For those who are interested

August 19th - Québec City- Impérial de Québec
August 20th - Montréal - Salle Pierre Mercure
August 21st - Ottawa - Dominion Chalmers United Church 355 Copper st.
August 22-23 - Toronto - Ryerson Theatre


----------



## JCJ (Jan 3, 2008)

I was at Tommy's workshop last year in Toronto. Lemme tell ya, he's no slouch.
Highly recommend...


----------



## keefsdad (Feb 7, 2006)

Tommy is THE MAN:smile:


----------



## SteveS (Apr 25, 2006)

No Slouch??!! 

Tommy's awesome.

Tell him to come to Halifax. :smile:


----------



## rockinbluesfan (Mar 3, 2008)

There's a reason Steve Vai calls him one of the best in the world! Wouldn't you know it I have a wedding on Sat. and work the Sun.


----------



## foghorn99 (Apr 28, 2008)

*Great guitar player...even nicer person!!*

Tommy is a great human....period. He gives from the heart all the time. He tours and plays for the love of music. No two shows are the same....he plays how he feels that night....and make sure that the crowd enjoys the show.:bow:

Then....after the show, he comes out to chat with the fans. Name another top international guitarist who does that? Didn't think so.......


----------



## Guest (Aug 1, 2009)

Tommy is the real deal when it comes to guitar players. Chet Atkins said so, so you know its true.


----------



## 6string (Feb 2, 2009)

foghorn99 said:


> Tommy is a great human....period. He gives from the heart all the time. He tours and plays for the love of music. No two shows are the same....he plays how he feels that night....and make sure that the crowd enjoys the show.:bow:
> 
> Then....after the show, he comes out to chat with the fans. Name another top international guitarist who does that? Didn't think so.......
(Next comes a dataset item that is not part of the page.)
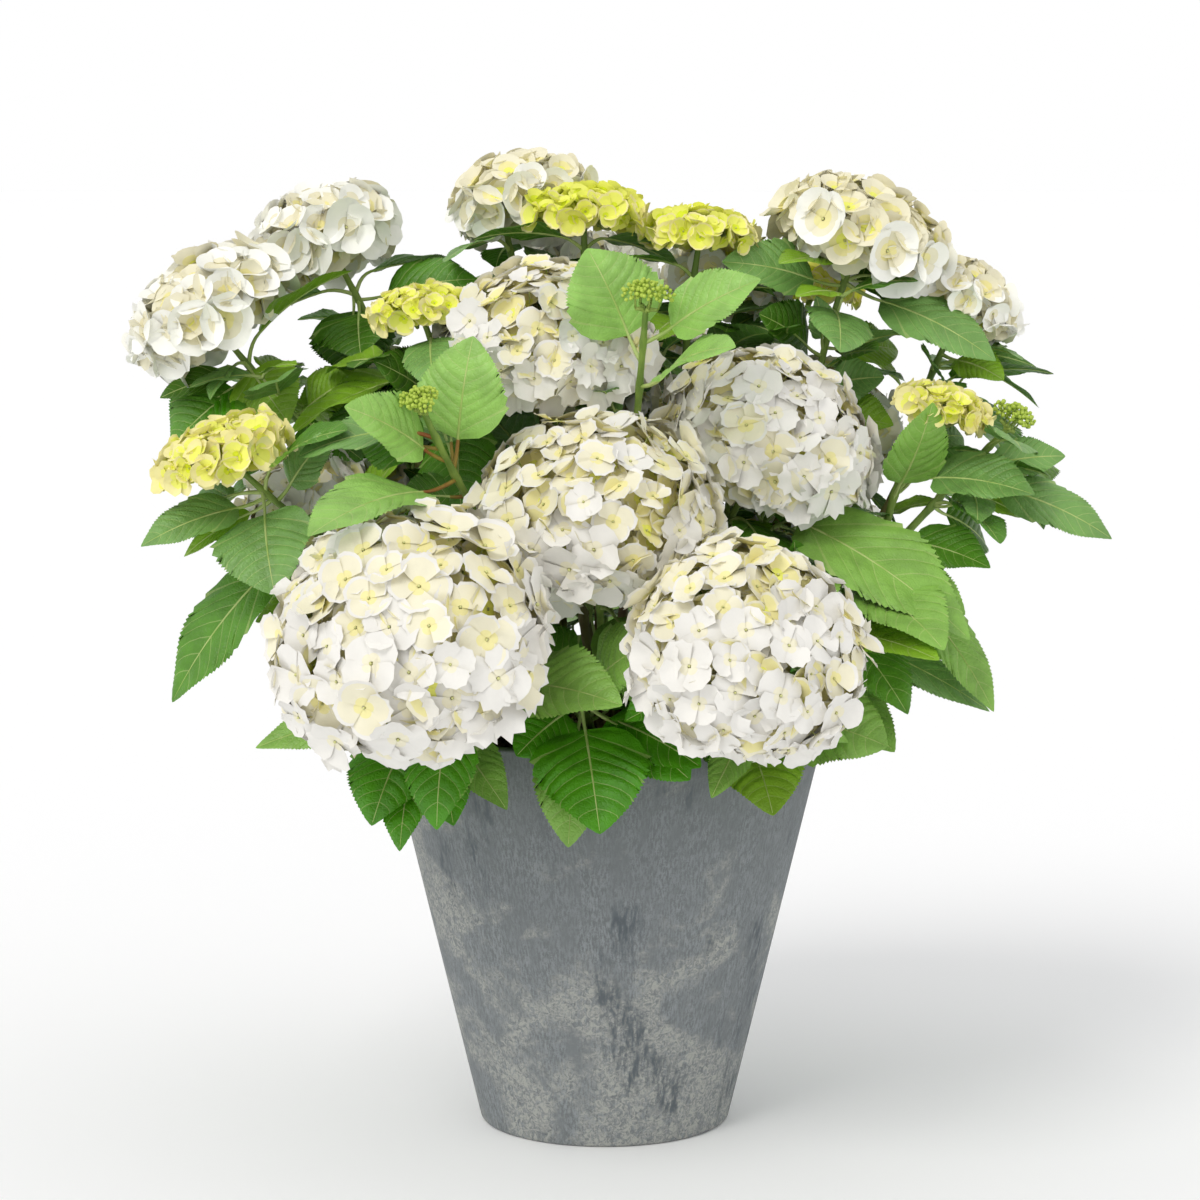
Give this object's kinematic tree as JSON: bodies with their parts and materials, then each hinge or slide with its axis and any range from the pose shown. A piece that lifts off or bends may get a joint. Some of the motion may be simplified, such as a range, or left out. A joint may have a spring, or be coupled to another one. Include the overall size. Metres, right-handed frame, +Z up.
{
  "type": "potted hydrangea shrub",
  "caption": "Mophead hydrangea shrub in flower, with domed cream heads and broad veined leaves, in a tapered round planter filled with soil.",
  "frame": {"origin": "centre of the planter's flat underside, which stands on the ground", "axes": "+Z up; the side seen from the front faces -Y; +X is to the viewer's right"},
  "size_m": [0.7981, 0.7041, 0.8021],
  "materials": {
    "pot": "matte",
    "soil": "matte",
    "bark": "matte",
    "stem": "matte",
    "leaf": "satin",
    "blossom": "matte"
  },
  "bodies": {
    "root": {"pot": "pot", "potting_soil": "soil", "crown_stem": "bark", "cane_back_low_1": "stem", "cane_back_low_2": "stem", "cane_back_low_3": "stem", "cane_back_middle_1": "stem", "cane_back_middle_2": "stem", "cane_back_middle_3": "stem", "cane_back_middle_4": "stem", "cane_back_top_1": "stem", "cane_bud_left": "stem", "cane_bud_top": "stem", "cane_front_left": "stem", "cane_front_middle": "stem", "cane_front_right": "stem", "cane_left_outer": "stem", "cane_left_side": "stem", "cane_left_top": "stem", "cane_right_outer": "stem", "cane_right_side": "stem", "cane_right_top": "stem", "cane_top": "stem", "cane_top_right": "stem", "cane_upper_left": "stem", "cane_upper_right": "stem", "shoot_back_leafy_1": "leaf", "shoot_back_leafy_2": "leaf", "shoot_back_leafy_3": "leaf", "shoot_back_leafy_4": "leaf", "shoot_back_low_1": "blossom", "shoot_back_low_2": "blossom", "shoot_back_low_3": "blossom", "shoot_back_middle_1": "blossom", "shoot_back_middle_2": "blossom", "shoot_back_middle_3": "blossom", "shoot_back_middle_4": "blossom", "shoot_back_top_1": "blossom", "shoot_bud_left": "blossom", "shoot_bud_top": "blossom", "shoot_front_left": "blossom", "shoot_front_low": "leaf", "shoot_front_low_left": "leaf", "shoot_front_low_right": "leaf", "shoot_front_middle": "blossom", "shoot_front_right": "blossom", "shoot_left_outer": "blossom", "shoot_left_side": "blossom", "shoot_left_top": "blossom", "shoot_right_leafy": "leaf", "shoot_right_outer": "blossom", "shoot_right_side": "blossom", "shoot_right_top": "blossom", "shoot_top": "blossom", "shoot_top_right": "blossom", "shoot_upper_left": "blossom", "shoot_upper_right": "blossom"}
  },
  "joints": []
}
He comes out and chats in the venue or outside? I'm thinking of bringing my guitar to get signed!


----------



## foghorn99 (Apr 28, 2008)

6string said:


> He comes out and chats in the venue or outside? I'm thinking of bringing my guitar to get signed!


Stick around after the show...he usually comes by the area when you can purchase DVDs & CDs during intermission and after the show.

and YES....he will sign stuff at this time, after the show. So, if I were you....bring your guitar. But first check with the promoter (fingerstyleguitar.ca) first to make sure that it's OK....just in case.

and.....I highly recommend that you buy some DVDs and/or CDs...because you'll want to relive that concert experience over and over, again.

Have fun....he really is a classy down to earth guy. We are so lucky to be alive to see him perform.


----------